The annual United Nations climate change conference is underway, and this year, the event takes place in the Polish city of Katowice. As always, the conference is used for a lot of political positioning, as well as suggestions and proposals from some of the more or less important participants of the climate change debate. This year has been no exception, and yesterday, several of the EU member nations took the field in the debate.
A group of nine EU member states made an official statement Wednesday night, that the EU should work on introducing a minimum price on carbon emission, a so-called carbon price floor, which should complement the current quota market, the ETS. This according to energy news site Montel. The nine countries are Denmark, Sweden, Finland, France, the UK, the Netherlands, Portugal, Ireland and Italy.
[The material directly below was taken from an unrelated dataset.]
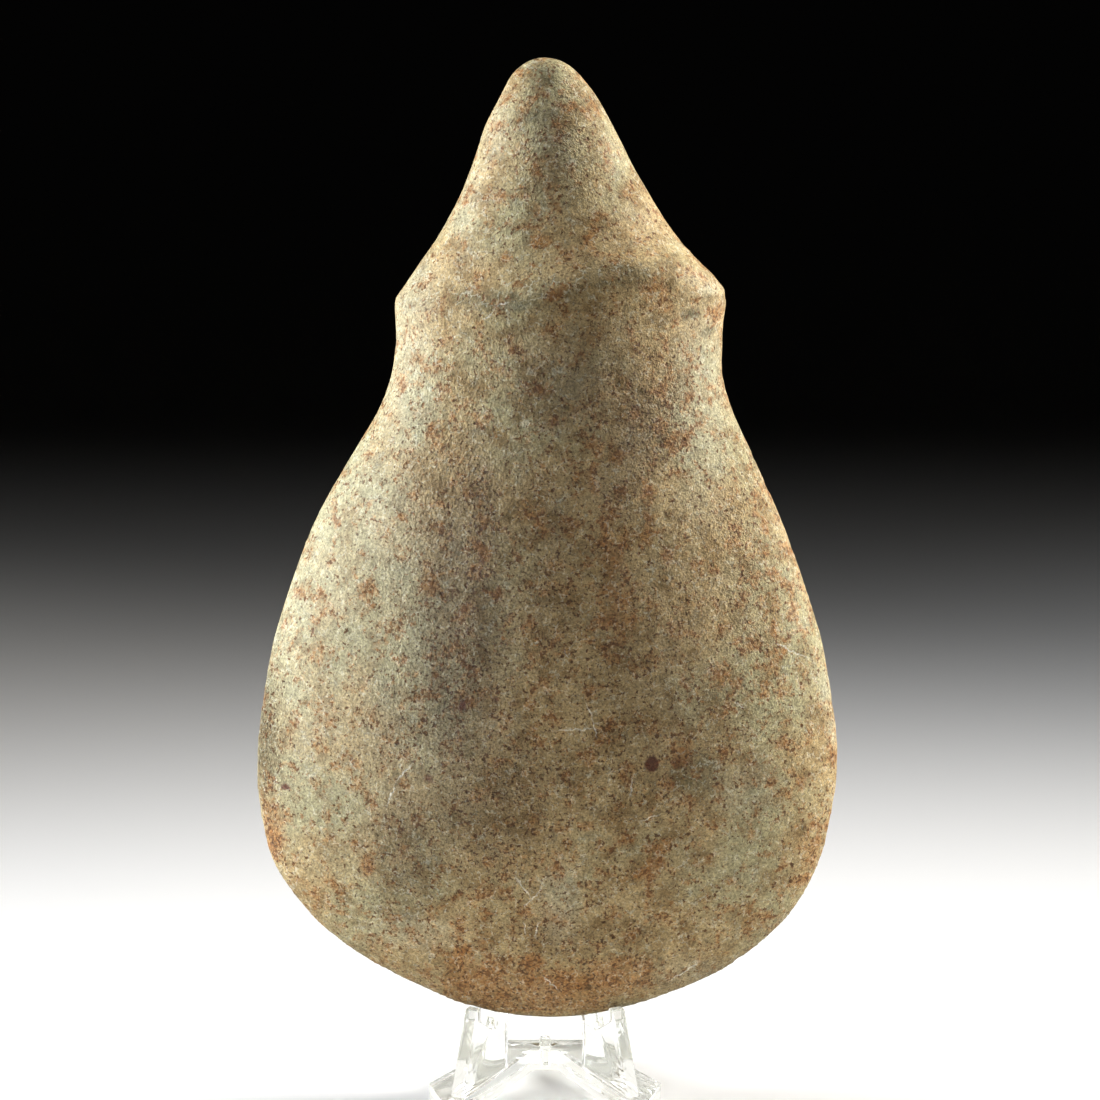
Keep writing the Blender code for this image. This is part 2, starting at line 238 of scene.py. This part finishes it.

The statement comes following months of warm-up and informal talks between the energy ministers of the EU countries. According to the statement of the nine countries’ energy ministers, the pan-European carbon price floor would send a “clear long-term signal” to incentivize investors to focus on environmentally friendly energy sources.
In their statement, the nine energy ministers advocated for the suggestion by arguing, that the last years’ reforms of the ETS quota market has been “a step in the right direction”, but that the carbon price is still sometime too low or too volatile to trigger effective decarbonization. The UK has already started up a national carbon price floor, while the Netherlands and France are working on implementing similar schemes.